**PROBLEM**
Exactly the lines from the one containing "Model this object" through the one containing "TO_ORIGIN = Vector((0.13, -8.7, 0.0)) * MM" must be returned; include both ends and nothing else.

**PROVIDED MATERIAL**
========================
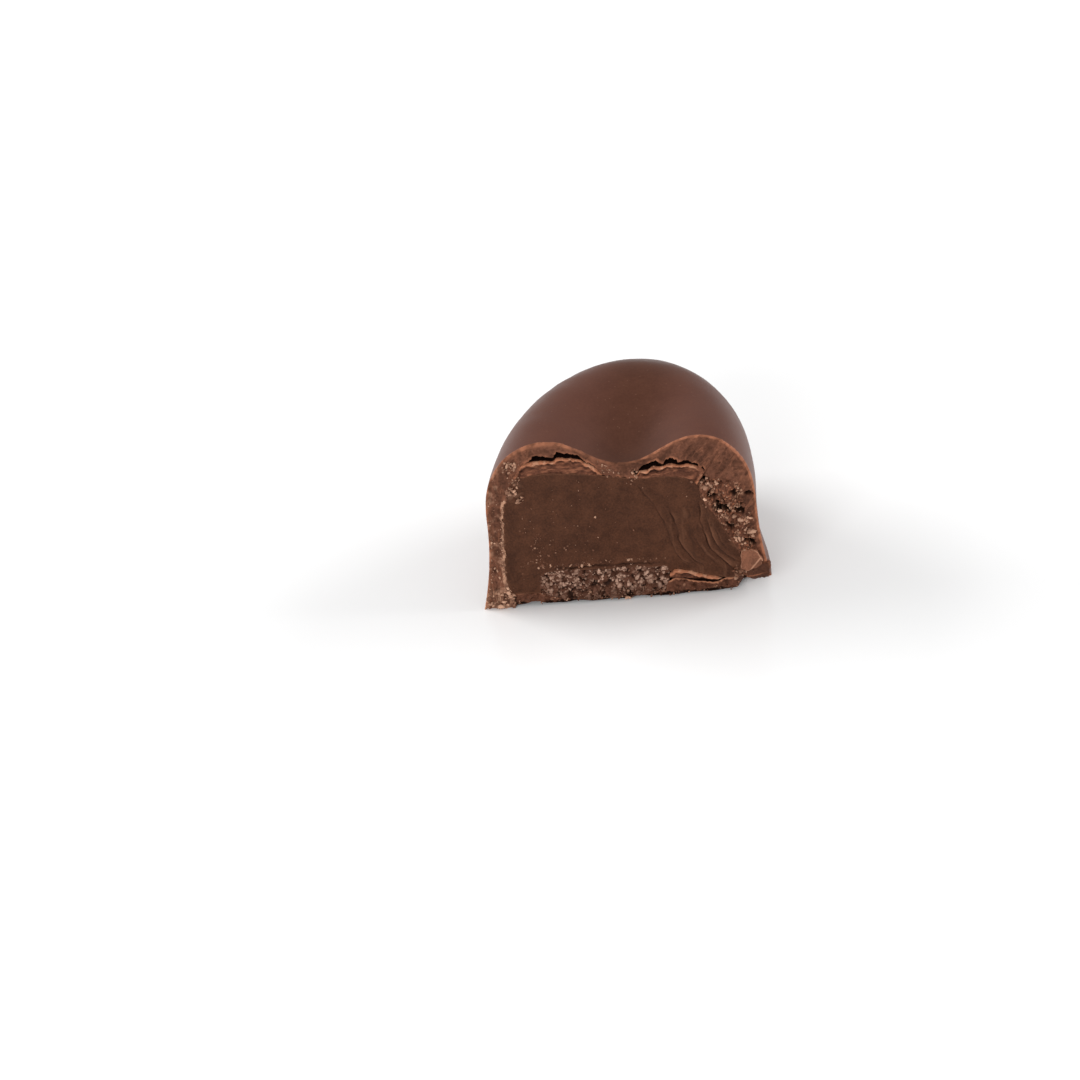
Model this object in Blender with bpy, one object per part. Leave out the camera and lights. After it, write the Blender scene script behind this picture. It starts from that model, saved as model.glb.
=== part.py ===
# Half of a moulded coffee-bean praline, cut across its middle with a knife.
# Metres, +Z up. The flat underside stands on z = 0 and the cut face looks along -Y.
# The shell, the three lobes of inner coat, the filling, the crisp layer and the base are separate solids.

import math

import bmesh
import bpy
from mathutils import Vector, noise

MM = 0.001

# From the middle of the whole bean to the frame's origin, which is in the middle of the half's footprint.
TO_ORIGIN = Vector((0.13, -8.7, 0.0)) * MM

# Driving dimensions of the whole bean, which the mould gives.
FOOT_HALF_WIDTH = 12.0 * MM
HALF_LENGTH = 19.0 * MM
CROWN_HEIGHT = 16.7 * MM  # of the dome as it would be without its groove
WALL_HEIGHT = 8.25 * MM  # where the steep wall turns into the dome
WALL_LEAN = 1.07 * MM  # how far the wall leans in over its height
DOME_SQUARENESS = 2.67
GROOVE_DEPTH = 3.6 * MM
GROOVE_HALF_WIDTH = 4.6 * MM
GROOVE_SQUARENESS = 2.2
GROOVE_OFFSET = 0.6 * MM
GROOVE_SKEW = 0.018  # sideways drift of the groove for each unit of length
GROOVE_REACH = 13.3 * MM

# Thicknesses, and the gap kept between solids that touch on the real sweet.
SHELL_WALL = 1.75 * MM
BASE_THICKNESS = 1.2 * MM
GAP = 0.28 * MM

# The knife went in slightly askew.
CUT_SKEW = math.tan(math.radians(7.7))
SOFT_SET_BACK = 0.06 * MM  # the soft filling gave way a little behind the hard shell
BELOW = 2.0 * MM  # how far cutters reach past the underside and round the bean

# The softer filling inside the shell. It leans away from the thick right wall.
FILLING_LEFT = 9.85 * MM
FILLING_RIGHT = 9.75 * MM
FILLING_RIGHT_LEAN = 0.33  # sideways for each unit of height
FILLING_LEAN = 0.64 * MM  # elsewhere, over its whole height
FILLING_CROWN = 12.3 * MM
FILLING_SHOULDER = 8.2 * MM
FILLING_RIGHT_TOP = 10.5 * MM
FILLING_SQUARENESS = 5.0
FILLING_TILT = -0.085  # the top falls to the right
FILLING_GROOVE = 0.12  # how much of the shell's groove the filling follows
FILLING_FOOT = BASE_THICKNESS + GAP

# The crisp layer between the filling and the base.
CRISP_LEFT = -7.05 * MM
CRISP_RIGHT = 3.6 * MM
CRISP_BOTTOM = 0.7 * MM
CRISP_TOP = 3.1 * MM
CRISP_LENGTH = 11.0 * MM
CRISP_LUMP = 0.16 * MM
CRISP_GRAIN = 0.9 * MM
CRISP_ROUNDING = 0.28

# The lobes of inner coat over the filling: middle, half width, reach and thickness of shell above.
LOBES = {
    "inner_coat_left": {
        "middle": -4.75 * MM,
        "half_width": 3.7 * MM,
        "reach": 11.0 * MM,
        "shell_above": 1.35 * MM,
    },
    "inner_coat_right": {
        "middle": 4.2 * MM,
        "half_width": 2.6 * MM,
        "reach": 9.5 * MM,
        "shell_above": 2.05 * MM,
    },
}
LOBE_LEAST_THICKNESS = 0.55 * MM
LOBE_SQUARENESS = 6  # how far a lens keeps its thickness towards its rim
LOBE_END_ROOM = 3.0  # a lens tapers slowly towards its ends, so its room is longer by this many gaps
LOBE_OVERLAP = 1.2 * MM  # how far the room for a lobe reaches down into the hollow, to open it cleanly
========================
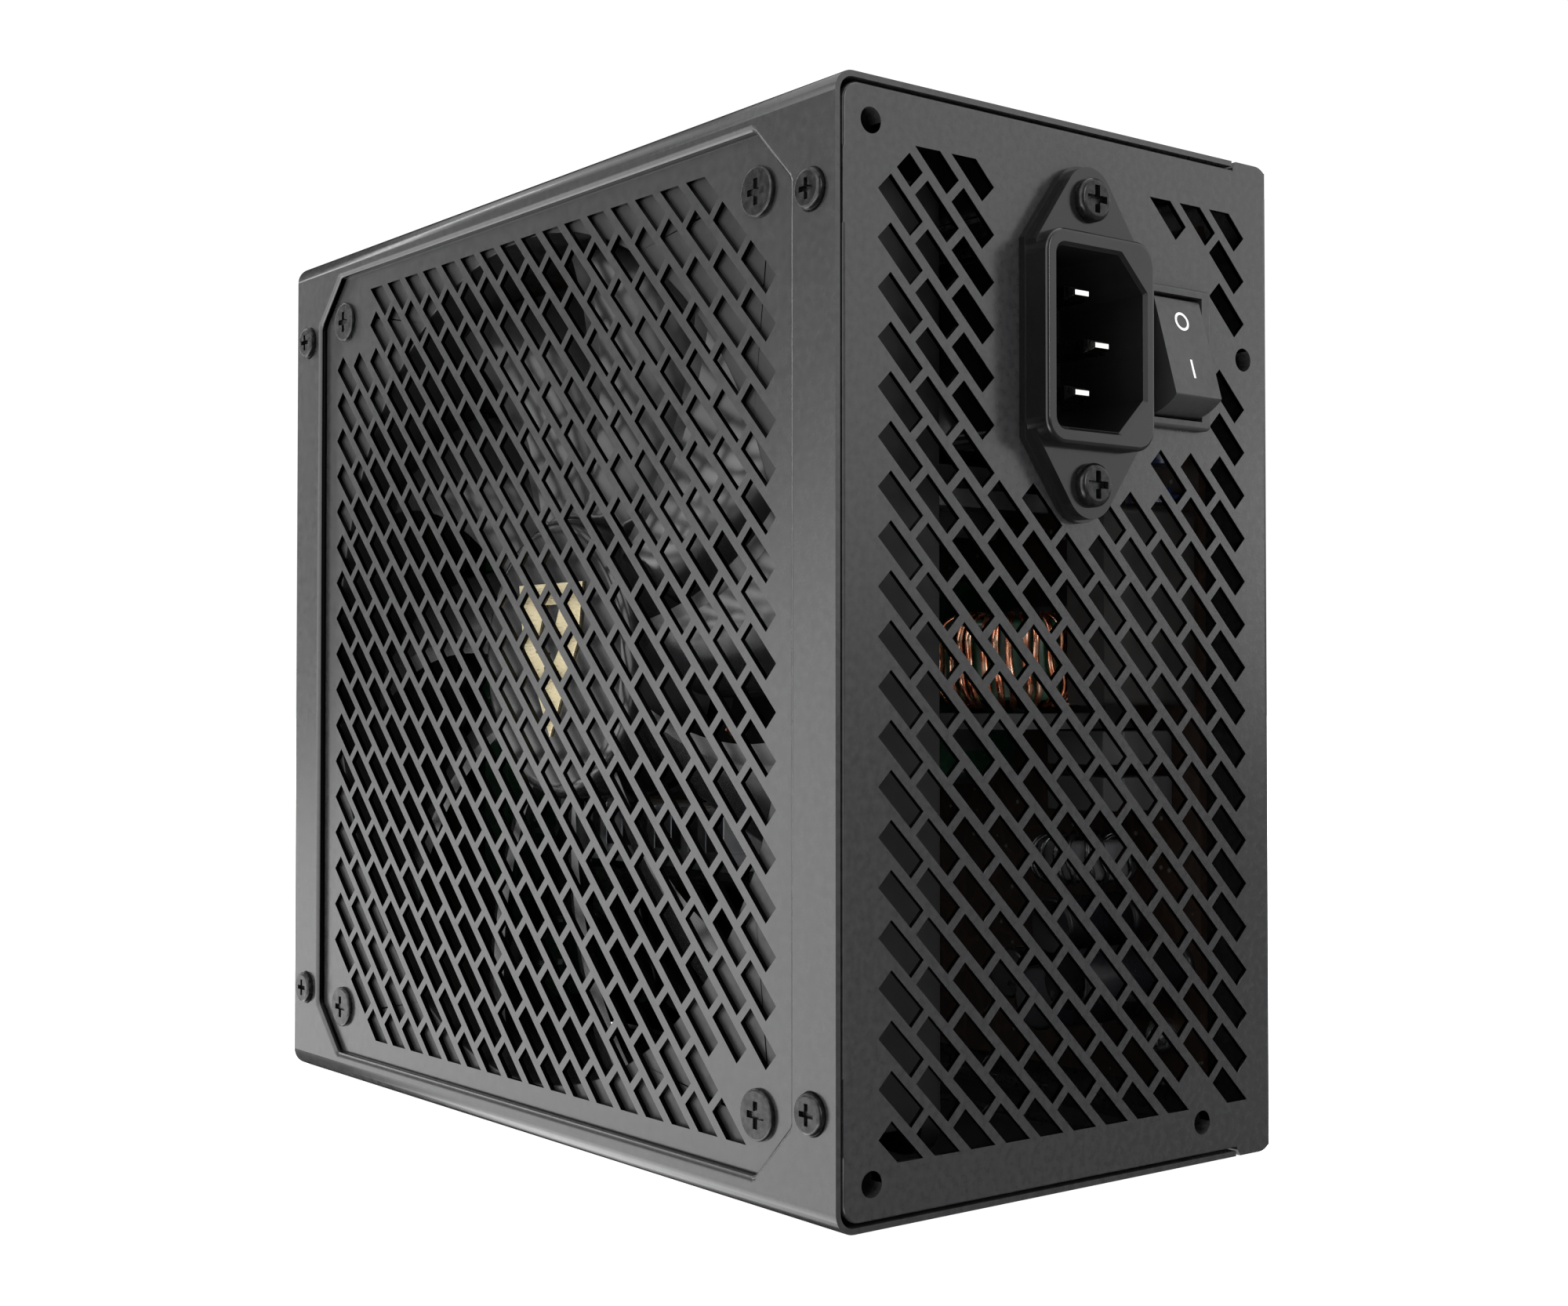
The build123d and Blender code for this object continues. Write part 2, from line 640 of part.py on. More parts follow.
========================
**SOLUTION FOR THIS TASK**
Model this object in Blender with bpy, one object per part. Leave out the camera and lights. After it, write the Blender scene script behind this picture. It starts from that model, saved as model.glb.
=== part.py ===
# Half of a moulded coffee-bean praline, cut across its middle with a knife.
# Metres, +Z up. The flat underside stands on z = 0 and the cut face looks along -Y.
# The shell, the three lobes of inner coat, the filling, the crisp layer and the base are separate solids.

import math

import bmesh
import bpy
from mathutils import Vector, noise

MM = 0.001

# From the middle of the whole bean to the frame's origin, which is in the middle of the half's footprint.
TO_ORIGIN = Vector((0.13, -8.7, 0.0)) * MM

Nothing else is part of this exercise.